**Task description:** Look below for the line containing "self.sheet_depth * MM"; from there through the line containing "ahead of it.", both lines included, please set down each line exactly and nothing else.
## begin Data block
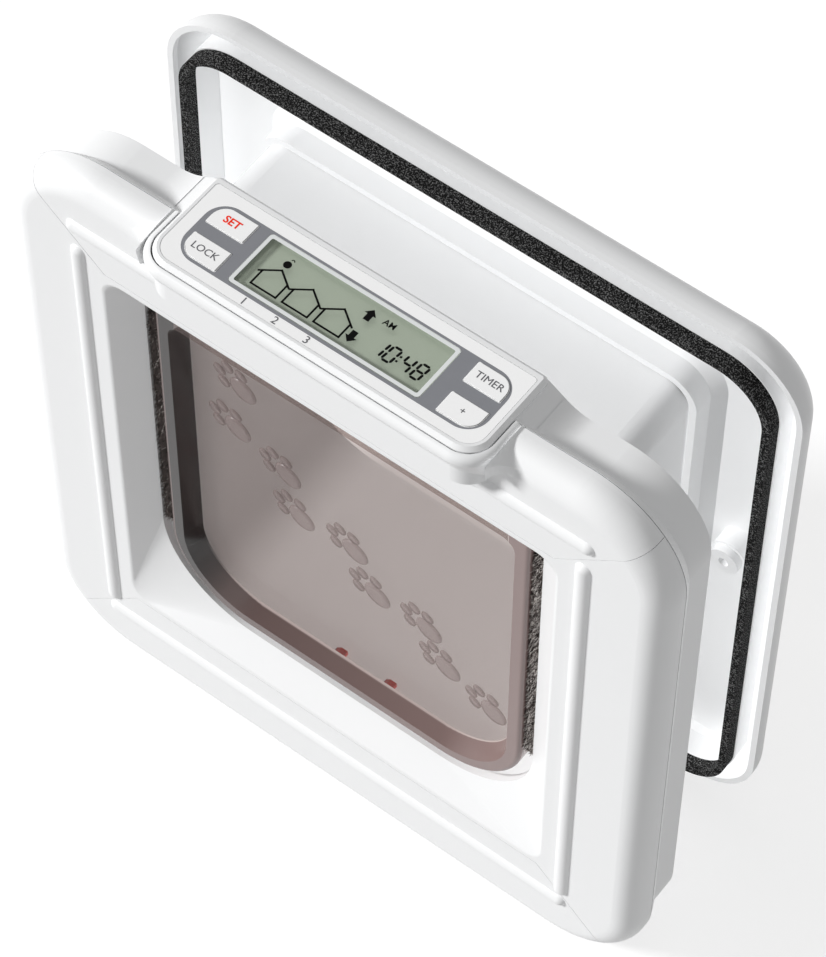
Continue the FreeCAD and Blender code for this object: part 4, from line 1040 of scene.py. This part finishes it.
    def add_frame(self) -> None:
        """Pale raised border round the clear pane."""
        low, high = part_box("display_window")
        edges = (low.x / MM, high.x / MM, low.y / MM, high.y / MM)
        outer = rounded_outline(*edges, (self.frame_corner,) * 4)
        inset = self.frame_inset
        inner = rounded_outline(
            edges[0] + inset, edges[1] - inset, edges[2] + inset, edges[3] - inset,
            (self.frame_inner_corner,) * 4,
        )
        mesh = bmesh.new()
        add_sheet(mesh, outer, [inner], high.z, self.frame_rise)
        add_mesh("window_frame", mesh, WINDOW_FRAME, Moves.CASING)


@dataclass
class FlapPaws:
    """Trail of paw prints raised on the flap's sheet. Lengths are millimetres.

    Args:
        relief: height of a print over the sheet.
        sheet_depth: depth of the sheet's face before the flap's back.
        pad_half_length, pad_half_width, pad_ahead: half sizes of the pad, and its place.
        toe_half_length, toe_half_width: half sizes of a toe.
        toes: places of the toes, along the print and across it.
        edge_share: share of an oval's width that its rounded edge takes.
        heading: direction of the print in degrees.
        prints: middles of the prints.
        rings, spokes: rings in an oval's edge and points round it.
    """

    relief: float = 0.75
    sheet_depth: float = 2.0
    pad_half_length: float = 5.2
    pad_half_width: float = 4.1
    pad_ahead: float = 1.5
    toe_half_length: float = 2.5
    toe_half_width: float = 1.65
    toes: tuple[Point2, ...] = ((-3.2, 4.7), (-7.4, 2.0), (-7.5, -2.4), (-3.4, -5.0))
    edge_share: float = 0.2
    heading: float = -40.0
    prints: tuple[Point2, ...] = (
        (-41.0, 41.3), (-43.8, 19.4), (-25.3, 11.4), (-20.6, -6.9), (-0.6, -6.5),
        (7.6, -22.9), (26.9, -23.8), (34.0, -38.6), (51.4, -46.6),
    )
    rings: int = 4
    spokes: int = 28

    def build(self) -> None:
        """Nine prints that walk down to the right across the sheet."""
        mesh = bmesh.new()
        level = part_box("flap")[1].y - self.sheet_depth * MM
        for x, z in self.prints:
            self.add_print(mesh, x, z, level)
        add_mesh("paw_trail", mesh, PAW_SMOKE, Moves.FLAP)

    def add_print(self, mesh: bmesh.types.BMesh, x: float, z: float, level: float) -> None:
        """One print: an oval pad and four toes ahead of it.

        Args:
            mesh: the bmesh that takes it.
            x, z: middle of the print.
            level: depth of the sheet's face in metres.
        """
        turn = math.radians(self.heading)
        ahead = Vector((math.cos(turn), math.sin(turn)))
        aside = Vector((-ahead.y, ahead.x))
        centre = Vector((x, z)) + ahead * self.pad_ahead
        self.add_dome(mesh, centre, ahead, self.pad_half_length, self.pad_half_width, level)
        for along, across in self.toes:
            toe = Vector((x, z)) + ahead * along + aside * across
            self.add_dome(mesh, toe, ahead, self.toe_half_length, self.toe_half_width, level)

    def add_dome(
        self, mesh: bmesh.types.BMesh, centre: Vector, along: Vector,
        half_length: float, half_width: float, level: float,
    ) -> None:
        """A low oval on the sheet, with a rounded edge and a level top.

        Args:
            mesh: the bmesh that takes it.
            centre: its middle.
            along: its long direction.
            half_length, half_width: its half sizes.
            level: depth of the sheet's face in metres.
        """
        across = Vector((-along.y, along.x))
        rings, spokes = self.rings, self.spokes
        previous = None
        for ring in range(rings + 1):
            slope = math.radians(90 * ring / rings)
            spread = 1 - self.edge_share * (1 - math.cos(slope))
            height = level - self.relief * MM * math.sin(slope)
            current = []
            for i in range(spokes):
                angle = math.tau * i / spokes
                flat = centre + along * half_length * spread * math.cos(angle)
                flat = flat + across * half_width * spread * math.sin(angle)
                current.append(mesh.verts.new(Vector((flat.x * MM, height, flat.y * MM))))
            if previous:
                for i in range(spokes):
                    after = (i + 1) % spokes
                    mesh.faces.new((previous[i], previous[after], current[after], current[i]))
            previous = current
        tip = mesh.verts.new(Vector((centre.x * MM, height, centre.y * MM)))
        for i in range(spokes):
            mesh.faces.new((previous[i], previous[(i + 1) % spokes], tip))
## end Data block
**Task response:**
        level = part_box("flap")[1].y - self.sheet_depth * MM
        for x, z in self.prints:
            self.add_print(mesh, x, z, level)
        add_mesh("paw_trail", mesh, PAW_SMOKE, Moves.FLAP)

    def add_print(self, mesh: bmesh.types.BMesh, x: float, z: float, level: float) -> None:
        """One print: an oval pad and four toes ahead of it.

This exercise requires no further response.